The last and arguably most important argument is the point of variance. As established in the last Gravel Trap, motorsport is now in an age where races are much more likely to be interrupted both for legitimate reasons of safety and egregious decisions under the mask of safety regulations to mix up Grands Prix. In that very column, the author used one of the races of the winning streak this article is about, the 2023 Australian Grand Prix, as an example.
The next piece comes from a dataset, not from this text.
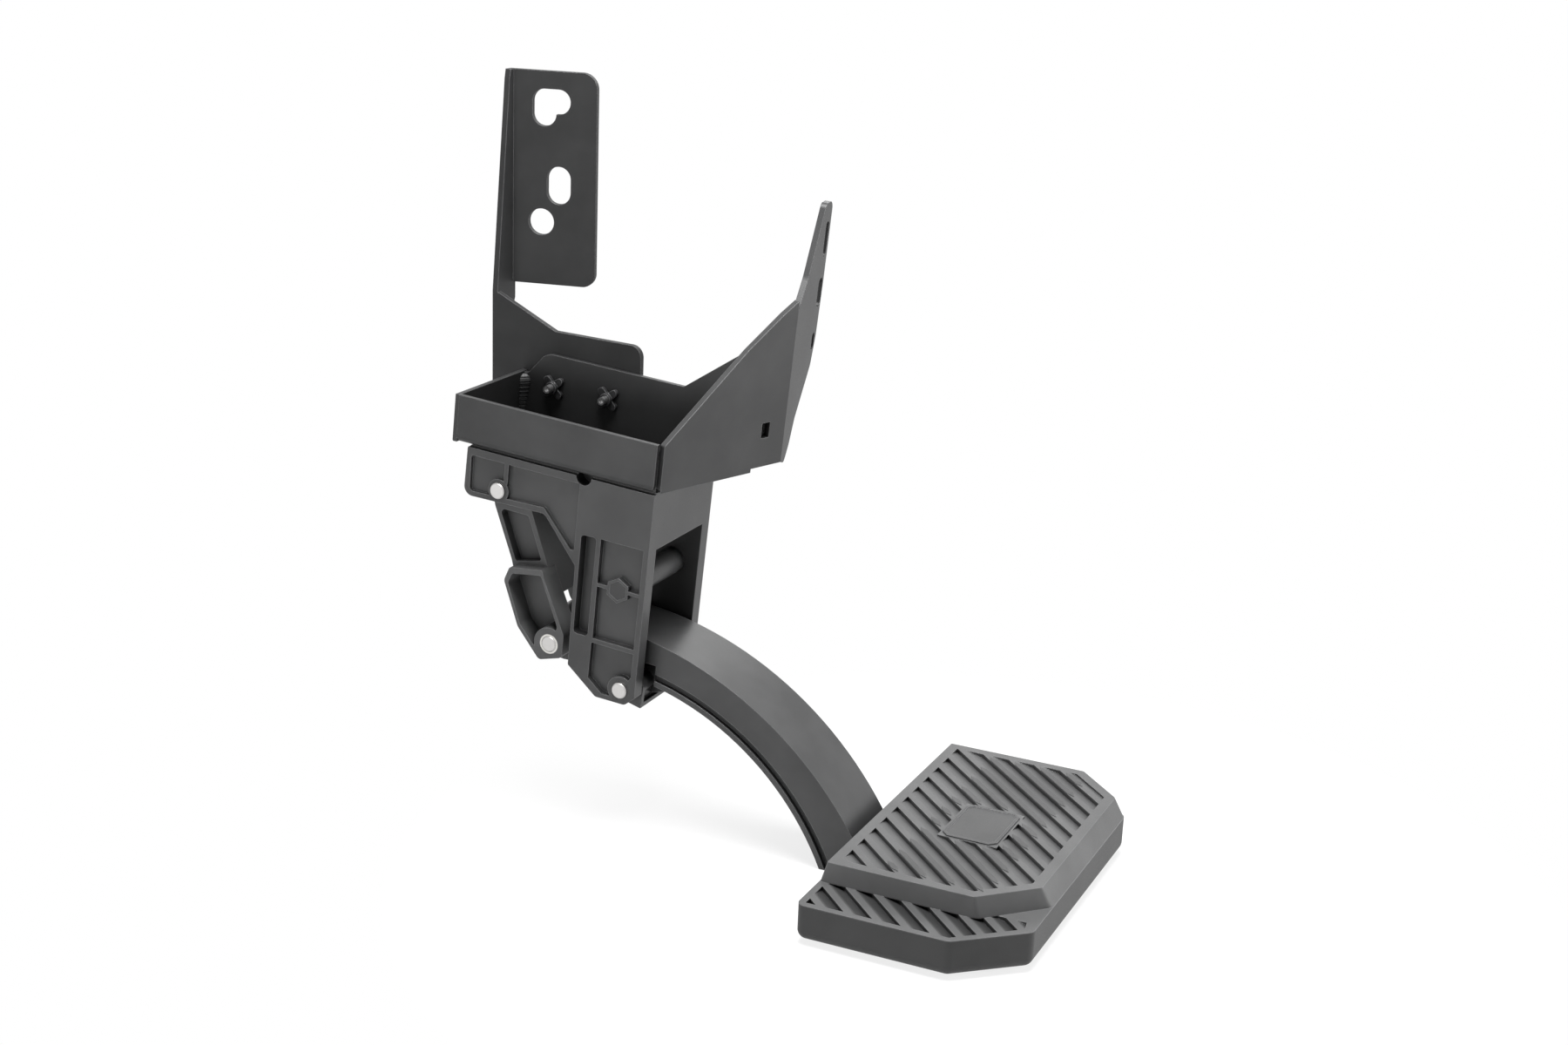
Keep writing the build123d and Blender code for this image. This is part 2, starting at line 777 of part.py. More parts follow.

Had Verstappen started slowly in the second attempt and been passed by Sir Lewis Hamilton and/or been involved in the collision in third, the streak would have ended a long time ago. Another example is the safety car period at Baku, where there also would have been a chance of Leclerc clipping Pérez at restart on lap 14. Not only would have those interruptions given more risks for Prost and Senna had they existed in 1988, they also would have helped the competition. One of the reasons why the RA168E still enjoyed an edge over its naturally-aspirated rival engines despite the 1988 rule changes was its supreme fuel economy. If the NA teams were able to gambling on safety car periods, especially in the extremely challenging street races of Monte Carlo and Detroit, they would have been able to counter this advantage. While that may not have outright won them a race, it at least would have created more pressure for McLaren – given that one of McLaren’s drivers already bottled the Monaco Grand Prix, the additional pressure might have also caused the second one to retire.
In a motorsport economy where domination is reviled and controlling races is considered undesirable by the powers-that-be, Red Bull Racing were able to overcome that to achieve something more dominant outfits like 2002 Ferrari or 2014 Mercedes with more dominant cars failed to do by executing every race masterfully with a great driver at the absolute top of his game in his ninth season in the sport.
If the person reading these lines cannot bring themselves to appreciate such greatness despite having to sit through the occasional duller-than-usual race, the author questions why they are still following Formula 1.